During the second stage, the fast neutron reactors will burn the plutonium with a uranium and thorium blanket. Thorium itself is a fertile element, and while it has the capacity to fission, it needs a boost from low-enriched uranium or plutonium, which can be sourced from spent fuel or decommissioned nuclear weapons. Thus, using thorium addresses many of the waste disposal, proliferation, and safety hazards that are often associated with conventional, uranium-based nuclear reactors. Investing in thorium-based reactors is cost efficient for India more so than for many other countries for two primary reasons: one being the vast thorium reservces, and the other being its limited reactor base. Both these factors would reduce the comparative cost that India would undertake with this investment.
Gradually, as the country approaches the third stage of the nuclear program, the reactors will burn the U-233 from the second stage and the fuel blanket will be primarily composed of thorium. Thus, about two-thirds of the reactor's power will be fueled by thorium. Additionally, thorium fuel bundles can last much longer than conventional uranium fuel bundles. Thus, the spent uranium would eventually be replaced by thorium, eventually creating a fully thorium-fueled reactor.
In 2002, construction on a prototype fast breeder reactor at Kalpakkam was approved by the regulatory authority, and this reactor is expected to progress to the second stage of the program by late 2014. Six additional fast reactors are slated for construction, with four of them planned for 2020.
Within 25 years, India plans to increase its use of nuclear power for electricity generation from 2.8% to 9%. With the passing of the U.S.-India Civil Nuclear Agreement, which allows India even greater independence in the trade of nuclear energy and technologies with other countries, India may eventually establish itself as a preeminent center for nuclear technologies.

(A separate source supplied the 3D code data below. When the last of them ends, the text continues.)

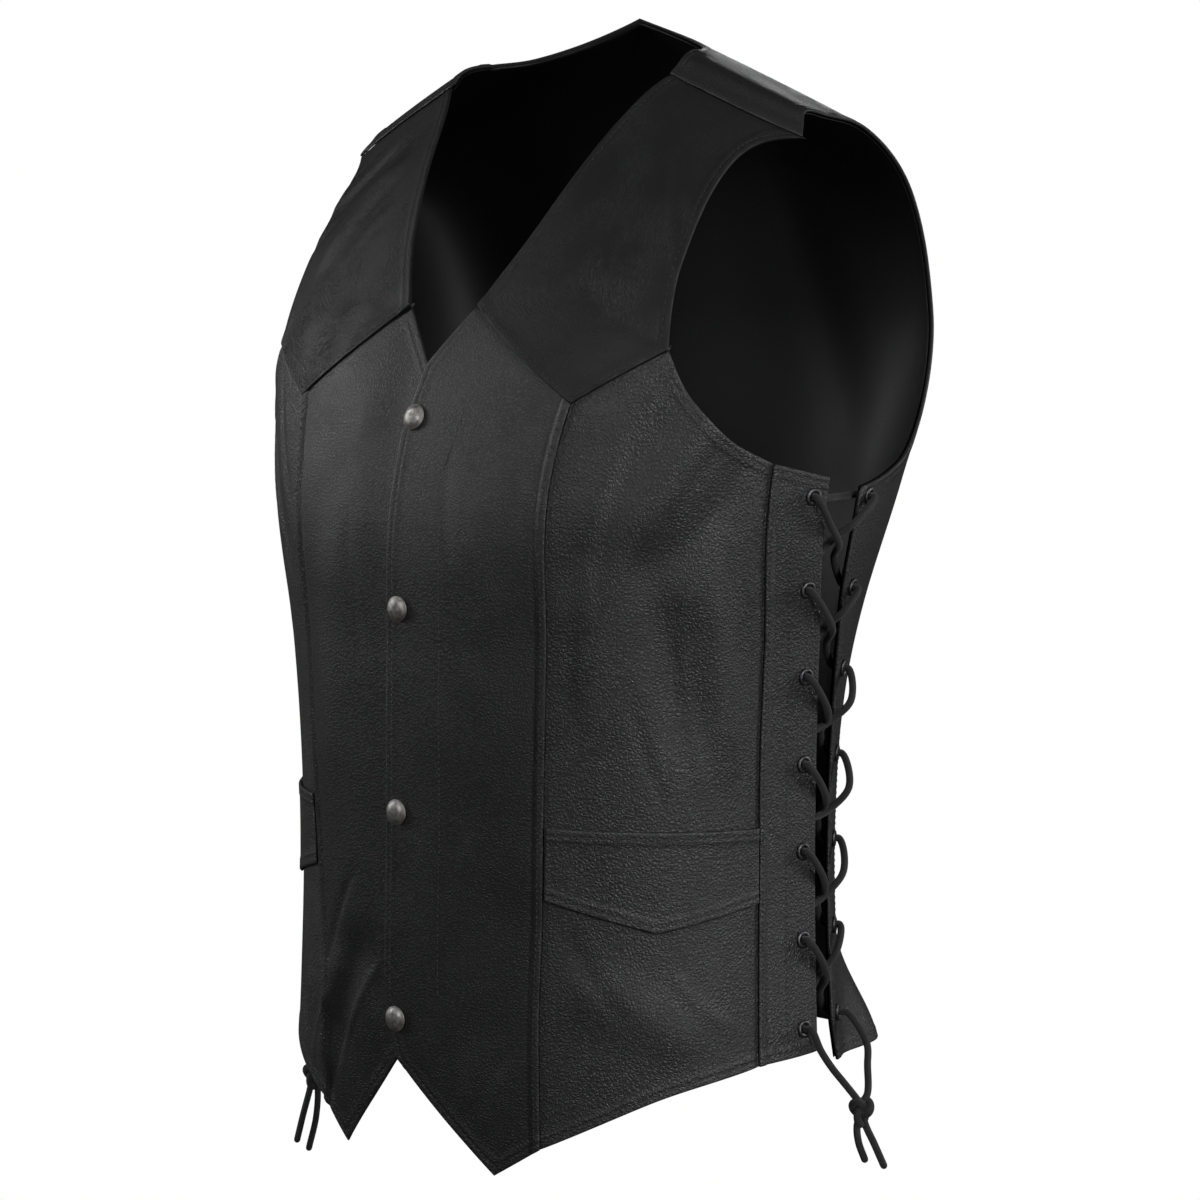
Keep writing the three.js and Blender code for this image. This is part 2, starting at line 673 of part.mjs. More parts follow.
// One lace of a side: from the bar between the top eyelets, then out of each eyelet, across the gap and
// under the other edge to the next. It ends just outside its last eyelet.
function laceRoute(side, startsAtFront) {
  const seatAt = (i) => {
    const atFront = (i % 2 === 0) === startsAtFront;
    return { atFront, ...(atFront ? stripSeats : backSeats)[side][i] };
  };
  const past = (atFront, level, fromEdge) => (atFront ? -fromEdge : lacingGap(level) + fromEdge);
  const through = ({ centre, normal }) => [-6.2, -1, laceExit].map((height) => (
    centre.clone().addScaledVector(normal, height).toArray()));
  const first = seatAt(0);
  const barLevel = first.level + 3;
  const middle = lacingGap(barLevel) / 2 + (startsAtFront ? -0.2 : 0.2);
  const points = [
    gapPoint(side, middle, barLevel, laceInside - barDrop),
    gapPoint(side, past(first.atFront, barLevel, 6), barLevel, laceInside - barDrop),
  ];
  for (let i = 0; i < eyeletCount; i += 1) {
    const here = seatAt(i);
    const span = (fraction, fromEdge, height, atFront) => {
      const level = here.level + fraction * eyeletPitch;
      return gapPoint(side, past(atFront, level, fromEdge), level, height);
    };
    points.push(...through(here));
    if (i === eyeletCount - 1) break;
    const lean = here.atFront ? laceCrossing : -laceCrossing;
    points.push(
      span(0.28, 0, laceOutside, here.atFront),
      gapPoint(side, lacingGap(here.level) / 2, here.level + 0.5 * eyeletPitch, lean),
      span(0.72, 0, laceInside, !here.atFront),
    );
  }
  return points;
}

// Free ends: from the last eyelets to the knot, and the tails below it. One table a side.
const tieRoutes = {
  left: {
    front: [[189, 6, -572], [193, 12, -583], [197, 18, -592], [202, 23.4, -601.4]],
    back: [[192, 48, -575], [197, 42, -587], [204.6, 31, -600.2]],
    knot: [204, 26, -609],
    tailFront: [[202.8, 23.4, -618.4], [205, 22, -627], [208, 24, -637]],
    tailBack: [[205.4, 28, -617.4], [211, 29, -628], [216, 32, -641]],
  },
  right: {
    front: [[-191, -2, -574], [-196, -5, -592], [-202, -10, -615], [-208.8, -14.5, -645.3]],
    back: [[-193, 46, -576], [-201, 32, -594], [-209, 10, -618], [-212.6, -9.5, -645.3]],
    knot: [-211, -14, -654],
    tailFront: [[-211.8, -16.6, -662.9], [-214, -21, -680], [-216, -25, -697]],
    tailBack: [[-209.2, -12.2, -663.1], [-208, -15, -682], [-211, -19, -703]],
  },
};

function knotGeometry(centre) {
  const core = new THREE.SphereGeometry(1, 8, 5).scale(6.2, 5.6, 9.2);
  const ring = (radius, tilt, turn) => new THREE.TorusGeometry(radius, laceRadius, 5, 10)
    .rotateX(tilt).rotateZ(turn);
  const upper = ring(5.6, 0.35, 0.3).translate(0, 0, 3.6);
  const lower = ring(5.2, -0.45, 1.4).translate(0, 0, -3.4);
  const solid = toSolid(core).add(toSolid(upper)).add(toSolid(lower));
  return toGeometry(solid).translate(...centre);
}

// Panels
const sides = { left: 1, right: -1 };
for (const [name, side] of Object.entries(sides)) {
  addMesh(`front_centre_${name}`, frontCentre(name, side), 'leather');
  addMesh(`front_side_${name}`, frontSide(name, side), 'leather');
  addMesh(`front_yoke_${name}`, frontYoke(name, side), 'yoke');
  addMesh(`pocket_flap_${name}`, pocketFlap(name, side), 'leather');
  const strip = wall(stripGrid, side, outerFace, innerFace);
  addMesh(`lacing_strip_${name}`, drilled(strip, stripSeats[side]), 'leather');
}
const backHoles = [...backSeats[1], ...backSeats[-1]];
const lining = wall(backGrid, 1, liningOuter, liningInner, { edge: liningInset });
addMesh('back', drilled(wall(backGrid, 1, outerFace, innerFace), backHoles), 'leather');
addMesh('back_lining', drilled(lining, backHoles), 'lining');

// Fastenings
snapLevels.forEach((level, i) => {
  const spot = { centre: vestPoint(0, level, outerFace + snapLift), normal: bodyNormal(0, level) };
  addMesh(`snap_${i + 1}`, placed(snapGeometry(), spot), 'snap');
});

const stripBarrel = leather + 0.5;
const backBarrel = leather + liningGap + liningWall + 0.4;
for (const [name, side] of Object.entries(sides)) {
  stripSeats[side].forEach((spot, i) => {
    addMesh(`eyelet_front_${name}_${i + 1}`, placed(eyeletGeometry(stripBarrel), spot), 'eyelet');
  });
  backSeats[side].forEach((spot, i) => {
    addMesh(`eyelet_back_${name}_${i + 1}`, placed(eyeletGeometry(backBarrel), spot), 'eyelet');
  });
}

// Laces
for (const [name, side] of Object.entries(sides)) {
  addMesh(`lace_a_${name}`, cord(laceRoute(side, true)), 'lace');
  addMesh(`lace_b_${name}`, cord(laceRoute(side, false)), 'lace');
  const { front, back, knot, tailFront, tailBack } = tieRoutes[name];
  const leave = ({ centre, normal }) => [laceExit + clearance, laceExit + 2.4].map((height) => (
    centre.clone().addScaledVector(normal, height).toArray()));
  const last = eyeletCount - 1;
  addMesh(`tie_front_${name}`, cord([...leave(stripSeats[side][last]), ...front]), 'lace');
  addMesh(`tie_back_${name}`, cord([...leave(backSeats[side][last]), ...back]), 'lace');
  addMesh(`knot_${name}`, knotGeometry(knot), 'lace');
  addMesh(`tail_front_${name}`, cord(tailFront), 'lace');
  addMesh(`tail_back_${name}`, cord(tailBack), 'lace');
}

export default vest;
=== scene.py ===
import math

import bmesh
import bpy
import numpy as np
from mathutils import Matrix, Vector, kdtree


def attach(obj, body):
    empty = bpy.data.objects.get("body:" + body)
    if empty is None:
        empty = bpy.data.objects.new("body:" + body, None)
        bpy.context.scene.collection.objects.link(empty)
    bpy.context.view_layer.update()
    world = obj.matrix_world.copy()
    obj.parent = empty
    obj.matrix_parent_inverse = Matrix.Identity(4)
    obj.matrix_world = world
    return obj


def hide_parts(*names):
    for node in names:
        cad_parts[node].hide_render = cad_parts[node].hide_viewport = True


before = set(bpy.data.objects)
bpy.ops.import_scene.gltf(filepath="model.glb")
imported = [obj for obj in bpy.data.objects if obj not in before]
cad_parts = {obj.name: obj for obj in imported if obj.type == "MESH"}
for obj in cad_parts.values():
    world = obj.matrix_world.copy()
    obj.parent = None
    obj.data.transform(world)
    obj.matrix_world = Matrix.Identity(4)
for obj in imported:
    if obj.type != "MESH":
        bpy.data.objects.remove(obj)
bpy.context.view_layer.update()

# A black leather vest, worn but empty. Lengths here are millimetres until a mesh is made.
scene = bpy.context.scene
mm = 0.001  # metres
print("frame loaded")

# The camera stands at the wearer's left front, a little above the chest
view = {"azimuth": 40, "elevation": 6.2, "aim": (15.8, 13.2, -321.8), "distance": 1730, "lens": 84.93}


def placeCamera():
    turn, tip = math.radians(view["azimuth"]), math.radians(view["elevation"])
    back = Vector((math.sin(turn) * math.cos(tip), -math.cos(turn) * math.cos(tip), math.sin(tip)))
    data = bpy.data.cameras.new("camera")
    data.lens = view["lens"]
    data.sensor_width = 36
    data.clip_end = 60
    camera = bpy.data.objects.new("camera", data)
    scene.collection.objects.link(camera)
    camera.location = (Vector(view["aim"]) + back * view["distance"]) * mm
    camera.rotation_euler = back.to_track_quat("Z", "Y").to_euler()
    scene.camera = camera


placeCamera()

# The body the vest is cut for. A level counts down from the shoulder ridge: negative at the front,
# positive at the back. Each section is a superellipse that slopes down by its drop.
sectionColumns = ("level", "frontZ", "frontY", "backZ", "backY", "sideY", "halfWidth",
                  "frontDrop", "backDrop", "frontSquare", "backSquare")
sectionRows = (
    (0, 38, 8, 38, 8, 34, 205, 88, 88, 2.6, 2.6),
    (30, 26, -6, 39, 40, 34, 205, 82, 92, 2.6, 2.8),
    (70, -8, -30, 26, 82, 32, 205, 66, 82, 2.6, 3.4),
    (120, -66, -66, -36, 124, 26, 205, 36, 44, 2.7, 4.2),
    (180, -156, -114, -140, 152, 20, 202, 8, 10, 2.8, 4.6),
    (245, -243, -141, -245, 156, 14, 192, 0, 0, 2.5, 3.0),
    (340, -340, -147, -340, 150, 8, 177, 0, 0, 2.2, 2.2),
    (450, -450, -149, -450, 140, 4, 171, 0, 0, 2.05, 2.05),
    (560, -560, -151, -560, 146, 4, 177, 0, 0, 2.0, 2.0),
    (665, -665, -150, -665, 160, 6, 190, 0, 0, 2.0, 2.0),
)
cut = {
    "leather": 1.6,
    "liningWall": 0.9,
    "liningGap": 0.85,
    "liningInset": 1.4,
    "seamInset": 0.12,
    "foldRise": 1.1,
    "flapMargin": 1.0,
    "flapLift": 0.5,
    "stripFlare": 5.5,
    "backFlare": 3.5,
    "hemFlare": 20,
    "backBand": 22,
    "edgeGirth": 267,
    "stripTopGirth": 227,
    "stripLowGirth": 224,
    "hemLevel": 576,
    "backHemLevel": 586,
    "gapTop": 27,
    "gapLow": 20,
    "underlap": 22,
    "underDrop": 2.3,
    "lapEdge": -9,
    "eyeletCount": 7,
    "eyeletTop": 249.5,
    "eyeletPitch": 51.6,
    "eyeletEdge": 11,
    "eyeletLift": 0.35,
}
outerFace = cut["leather"] / 2


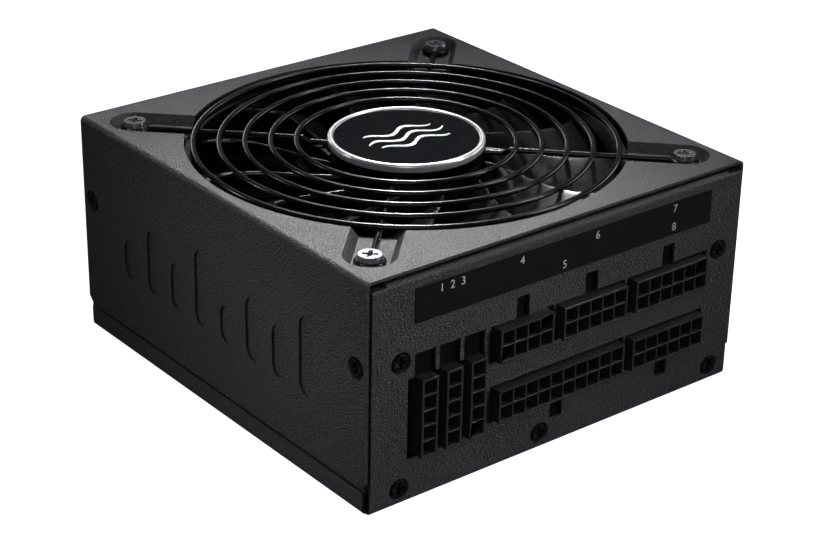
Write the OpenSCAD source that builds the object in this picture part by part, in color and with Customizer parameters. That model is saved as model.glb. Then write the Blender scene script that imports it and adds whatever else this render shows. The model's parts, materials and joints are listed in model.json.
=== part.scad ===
// Compact modular power supply unit with a slim 120 mm fan under a wire grille.
// Frame: +Z up, origin at the centre of the bottom face, socket panel towards -Y, mains panel towards +Y.

/* [Case] */
// Width of the case
case_w = 125; // [124:0.5:150]
// Depth of the case, from the socket panel to the mains panel
case_d = 130; // [129:0.5:170]
// Height of the case
case_h = 63.5; // [63:0.5:90]
// Thickness of the steel sheet
sheet = 0.8; // [0.7:0.05:1]
// Outside radius of a fold in the sheet
fold_r = 1.5; // [1.2:0.1:2]
// Height of the base's side strips below the cover
strip_h = 6.4; // [5:0.1:8]
// Open line between the cover's lower edge and the base
seam = 0.8; // [0.4:0.1:1.5]
// Fit between the cover and the base's folds
fit_gap = 0.4; // [0.2:0.05:0.6]

/* [Fan] */
// Side of the square fan frame
fan_size = 120; // [119:0.5:120]
// Thickness of the fan
fan_h = 15; // [14:0.5:17]
// Distance between fan screws
fan_pitch = 105; // [104:0.5:106]
// Number of fan blades
blade_count = 13; // [7:1:15]
// Radius of the fan tunnel
fan_bore_r = 57.6; // [56:0.1:58]
// Gap between blade tips and tunnel
tip_gap = 1; // [0.6:0.1:2]
// Radius of the fan hub
hub_r = 20.5; // [18:0.5:22]
// Radius of the motor shaft
shaft_r = 1.5; // [1:0.1:2]
// Radial play of the shaft in its bearing
shaft_play = 0.05; // [0.02:0.01:0.08]

/* [Grille] */
// Radius of the fan opening in the cover
opening_r = 59.45; // [58:0.05:59.6]
// Thickness of the grille wire
wire_d = 1.5; // [1.2:0.1:1.8]
// Radius of the outermost ring
ring_outer_r = 57; // [56:0.1:57.5]
// Radius of the innermost ring
ring_inner_r = 29.5; // [27:0.5:31]
// Number of rings
ring_count = 5; // [3:1:6]
// Radius of the round badge over the hub
badge_r = 21.2; // [18:0.1:23]
// Depth of the screw pockets at the corners of the opening
pocket_depth = 2.5; // [2.2:0.1:3]

/* [Sockets] */
// Distance between contacts in a socket
contact_pitch = 4.2; // [4:0.05:4.3]
// How far the sockets stand out of the panel
socket_proud = 2.3; // [1.5:0.1:3]
// Wall of a socket
socket_wall = 0.5; // [0.4:0.05:0.6]
// Height of the upper row of sockets above the base
upper_row_z = 35.5; // [35:0.1:36]
// Height of the lower row of sockets above the base
lower_row_z = 18.5; // [18:0.1:19]

/* [Mains panel] */
// Distance of the mounting holes from the edges of the mains panel
mount_inset = 6; // [5.5:0.5:7]
// Radius of the tapped mounting holes
mount_hole_r = 1.45; // [1.3:0.05:1.7]
// Sideways place of the mains inlet
inlet_x = 29; // [27:0.5:30]
// Sideways place of the switch
switch_x = -9; // [-12:0.5:-8]
// Height of the inlet and the switch above the base
inlet_z = 22; // [21:0.5:24]
// Distance across the flats of a vent hole
vent_af = 4; // [3:0.1:4.4]

/* [Hidden] */
$fn = 64;

// Case
half_w = case_w / 2;
half_d = case_d / 2;
inner_w = half_w - sheet;
panel_half = inner_w - fit_gap;
cover_z0 = strip_h + seam;
cover_inset = 0.5;
lip_h = 5.6;
lip_gap = 0.1;
strip_inset = 1.8;
top_gap = 1.1;
panel_top = case_h - sheet - top_gap;
top_flange = 5.5;
side_flange = 9;
corner_relief = 5.6;
relief_drop = 0.7;
cover_chamfer = 2;
bar_depth = 0.5;
bar_half = 3.4;
bar_pitch = 11.6;
bar_z = 23;
bar_heights = [22, 15, 18, 11, 22, 14, 19, 12];
overlap = 0.01;
through = 2;
fit = 0.1;

// Screws in pressed dimples
dimple_r = 3;
dimple_floor_r = 2.7;
dimple_depth = 1.1;
head_r = 2.5;
head_taper = 0.25;
head_recess = 3.4;
thread_r = 1.45;
thread_hole_r = 1.5;
screw_len = 6;
cover_screw_len = 3;
cover_screw_inset = 4.7;
fan_top = case_h - pocket_depth - sheet;
fan_z = fan_top - fan_h;
screws_under_fan = 5.6;
cover_screw_z = fan_z - screws_under_fan;
panel_screw_z = [4.7, cover_screw_z];
panel_screw_inset = [10, 7.6];
panel_middle_screw_x = -6.7;
panel_screws_at = concat([[panel_middle_screw_x, panel_screw_z[0]]],
    [for (z = panel_screw_z, x = [-half_w + panel_screw_inset[0], half_w - panel_screw_inset[1]]) [x, z]]);

// Fan and grille
pocket_z = case_h - pocket_depth;
screw_r = fan_pitch / sqrt(2);
pocket_half = 6.75;
pocket_floor_half = 4.7;
fan_hole_r = 1.9;
cover_hole_r = fan_hole_r + 0.3;
fan_thread_r = 1.85;
fan_screw_len = 8;
fan_screw_recess = 3.8;
fan_head_r = 3.2;
fan_head_h = 1.4;
eyelet_r = 3.3;
weld = 0.2;
spoke_z = pocket_z + wire_d / 2;
ring_z = spoke_z + wire_d - weld;
spoke_bend_r = 26;
spoke_bend_out = 2;
spoke_drop = 1;
spoke_root_r = 8;
spoke_plate_r = 10;
badge_plate_h = 0.8;
badge_disc_sink = 0.4;
badge_z = spoke_z - spoke_drop + wire_d / 2;
badge_top = case_h + 0.9;
badge_rim = 1.6;
frame_wall = 2.2;
frame_corner_r = 4;
flange_h = 3;
strut_h = 2.2;
strut_w = 4;
boss_h = fan_h - 6;
bearing_r = 3.4;
boss_r = bearing_r + 1.6;
shaft_seat = 1;
rotor_gap = 1;
hub_z0 = fan_z + strut_h + rotor_gap;
hub_z1 = fan_top - 1;
hub_wall = 1.5;
hub_roof = 2;
yoke_wall = 0.8;
magnet_wall = 1.6;
air_gap = 0.6;
blade_z0 = fan_z + 4;
blade_z1 = fan_top - 2.2;
blade_tip_rise = 2.2;
blade_root_r = hub_r - 0.7;
blade_tip_r = fan_bore_r - tip_gap;
blade_lag = 19;
blade_t = 1.4;
blade_steps = 5;
blade_stations = 7;
yoke_r = hub_r - hub_wall;
magnet_r = yoke_r - yoke_wall;
stator_r = magnet_r - magnet_wall - air_gap;
stator_z = [fan_z + strut_h + 1.9, fan_z + fan_h - 6.4];
tooth_w = 4.6;
tooth_tip = 2;
tooth_reach = 0.75;
stator_hub_r = boss_r + 2;
coil_t = 1.7;
coil_over = [0.9, 0.3];
motor_board_t = 0.8;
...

Dr. S. Banerjee, Chairman of the Atomic Energy Commission, mentioned in a 2010 address to the IAEA that the Nuclear Power Corporation of India Limited is "ready to offer Indian PHWRs of 220 MWe or 540 MWe capacity for export". India's investments will provide India with the electricity capacity that it desperately needs, while simultaneously providing the global energy market with a competitive source of safer and more efficient nuclear energy. The Institute for Defence Studies and Analyses writes that "The time has also come for India to think beyond domestic development of nuclear power reactors and showcase its civilian nuclear capabilities abroad."